> _DIRECTION_:
Quote only the lines from the line containing "What bpy script" to the line containing "LIFT_BLUR = 0.003", with both of those lines included, please, exactly as written.

> _RECORDS FOR THE EXERCISE_:
· · · · · · ·
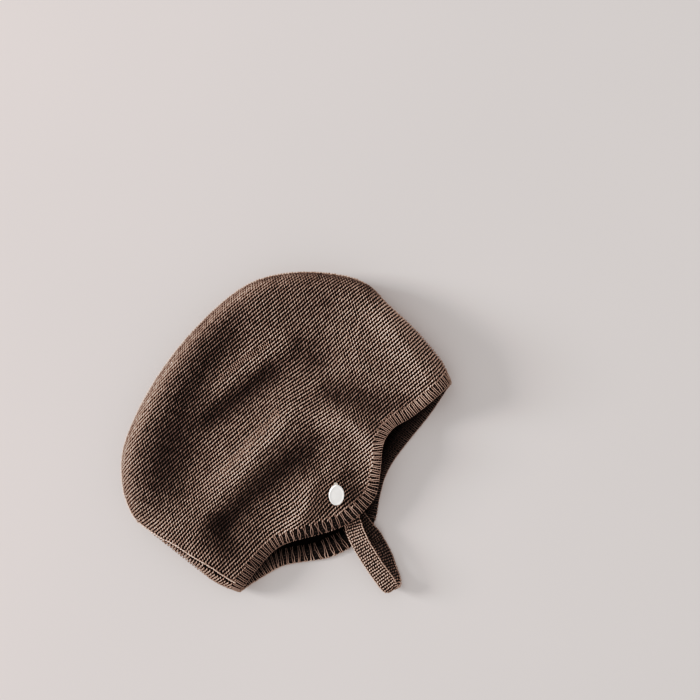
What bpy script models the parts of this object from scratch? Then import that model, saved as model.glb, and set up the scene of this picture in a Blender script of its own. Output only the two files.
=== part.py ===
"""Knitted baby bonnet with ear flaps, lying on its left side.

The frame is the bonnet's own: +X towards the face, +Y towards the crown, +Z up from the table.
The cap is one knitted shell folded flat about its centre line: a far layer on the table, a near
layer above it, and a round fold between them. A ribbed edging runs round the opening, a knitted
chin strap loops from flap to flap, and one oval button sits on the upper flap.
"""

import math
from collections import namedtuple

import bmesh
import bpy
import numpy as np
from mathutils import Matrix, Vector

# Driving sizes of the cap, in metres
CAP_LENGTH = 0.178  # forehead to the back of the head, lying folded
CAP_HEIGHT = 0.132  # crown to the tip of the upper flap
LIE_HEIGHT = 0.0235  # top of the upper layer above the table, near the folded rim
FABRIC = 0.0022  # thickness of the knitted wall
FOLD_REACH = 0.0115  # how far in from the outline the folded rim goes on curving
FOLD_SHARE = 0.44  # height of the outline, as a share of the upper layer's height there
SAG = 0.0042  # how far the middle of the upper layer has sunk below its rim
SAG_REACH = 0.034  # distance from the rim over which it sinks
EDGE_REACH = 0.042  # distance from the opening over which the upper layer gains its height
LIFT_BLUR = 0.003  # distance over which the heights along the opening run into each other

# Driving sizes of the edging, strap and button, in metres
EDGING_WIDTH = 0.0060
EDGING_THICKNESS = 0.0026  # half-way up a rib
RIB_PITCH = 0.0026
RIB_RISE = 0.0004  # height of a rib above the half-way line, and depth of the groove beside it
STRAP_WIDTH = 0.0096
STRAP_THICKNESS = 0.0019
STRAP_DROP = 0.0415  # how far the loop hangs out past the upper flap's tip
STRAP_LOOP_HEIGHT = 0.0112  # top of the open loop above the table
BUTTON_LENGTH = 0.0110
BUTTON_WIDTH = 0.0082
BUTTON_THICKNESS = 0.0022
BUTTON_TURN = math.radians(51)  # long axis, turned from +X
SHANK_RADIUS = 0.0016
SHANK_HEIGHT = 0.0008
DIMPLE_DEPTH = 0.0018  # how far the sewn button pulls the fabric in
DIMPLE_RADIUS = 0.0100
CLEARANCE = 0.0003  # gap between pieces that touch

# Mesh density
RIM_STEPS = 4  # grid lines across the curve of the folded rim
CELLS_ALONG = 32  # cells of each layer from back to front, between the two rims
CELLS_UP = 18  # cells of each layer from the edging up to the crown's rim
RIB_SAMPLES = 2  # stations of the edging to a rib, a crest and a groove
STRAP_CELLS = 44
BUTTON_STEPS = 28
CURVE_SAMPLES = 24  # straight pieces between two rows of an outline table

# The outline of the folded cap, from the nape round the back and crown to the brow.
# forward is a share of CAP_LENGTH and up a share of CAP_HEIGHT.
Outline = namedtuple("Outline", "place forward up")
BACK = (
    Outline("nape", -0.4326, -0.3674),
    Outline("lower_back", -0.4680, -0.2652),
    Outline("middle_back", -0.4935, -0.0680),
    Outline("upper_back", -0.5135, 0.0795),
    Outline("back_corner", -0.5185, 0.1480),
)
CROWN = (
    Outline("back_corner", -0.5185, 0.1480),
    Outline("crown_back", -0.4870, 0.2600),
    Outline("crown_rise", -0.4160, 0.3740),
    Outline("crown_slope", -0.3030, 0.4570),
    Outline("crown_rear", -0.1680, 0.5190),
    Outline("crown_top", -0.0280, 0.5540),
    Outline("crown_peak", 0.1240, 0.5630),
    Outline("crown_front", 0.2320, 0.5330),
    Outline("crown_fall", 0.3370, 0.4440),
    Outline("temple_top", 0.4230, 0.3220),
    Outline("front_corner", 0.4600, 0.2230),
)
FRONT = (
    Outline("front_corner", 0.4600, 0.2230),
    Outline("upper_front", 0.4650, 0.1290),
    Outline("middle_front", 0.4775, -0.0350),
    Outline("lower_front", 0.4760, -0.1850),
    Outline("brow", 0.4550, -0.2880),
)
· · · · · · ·
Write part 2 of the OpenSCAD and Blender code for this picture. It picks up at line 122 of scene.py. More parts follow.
· · · · · · ·
> _FINISHED TASK_:
What bpy script models the parts of this object from scratch? Then import that model, saved as model.glb, and set up the scene of this picture in a Blender script of its own. Output only the two files.
=== part.py ===
"""Knitted baby bonnet with ear flaps, lying on its left side.

The frame is the bonnet's own: +X towards the face, +Y towards the crown, +Z up from the table.
The cap is one knitted shell folded flat about its centre line: a far layer on the table, a near
layer above it, and a round fold between them. A ribbed edging runs round the opening, a knitted
chin strap loops from flap to flap, and one oval button sits on the upper flap.
"""

import math
from collections import namedtuple

import bmesh
import bpy
import numpy as np
from mathutils import Matrix, Vector

# Driving sizes of the cap, in metres
CAP_LENGTH = 0.178  # forehead to the back of the head, lying folded
CAP_HEIGHT = 0.132  # crown to the tip of the upper flap
LIE_HEIGHT = 0.0235  # top of the upper layer above the table, near the folded rim
FABRIC = 0.0022  # thickness of the knitted wall
FOLD_REACH = 0.0115  # how far in from the outline the folded rim goes on curving
FOLD_SHARE = 0.44  # height of the outline, as a share of the upper layer's height there
SAG = 0.0042  # how far the middle of the upper layer has sunk below its rim
SAG_REACH = 0.034  # distance from the rim over which it sinks
EDGE_REACH = 0.042  # distance from the opening over which the upper layer gains its height
LIFT_BLUR = 0.003  # distance over which the heights along the opening run into each other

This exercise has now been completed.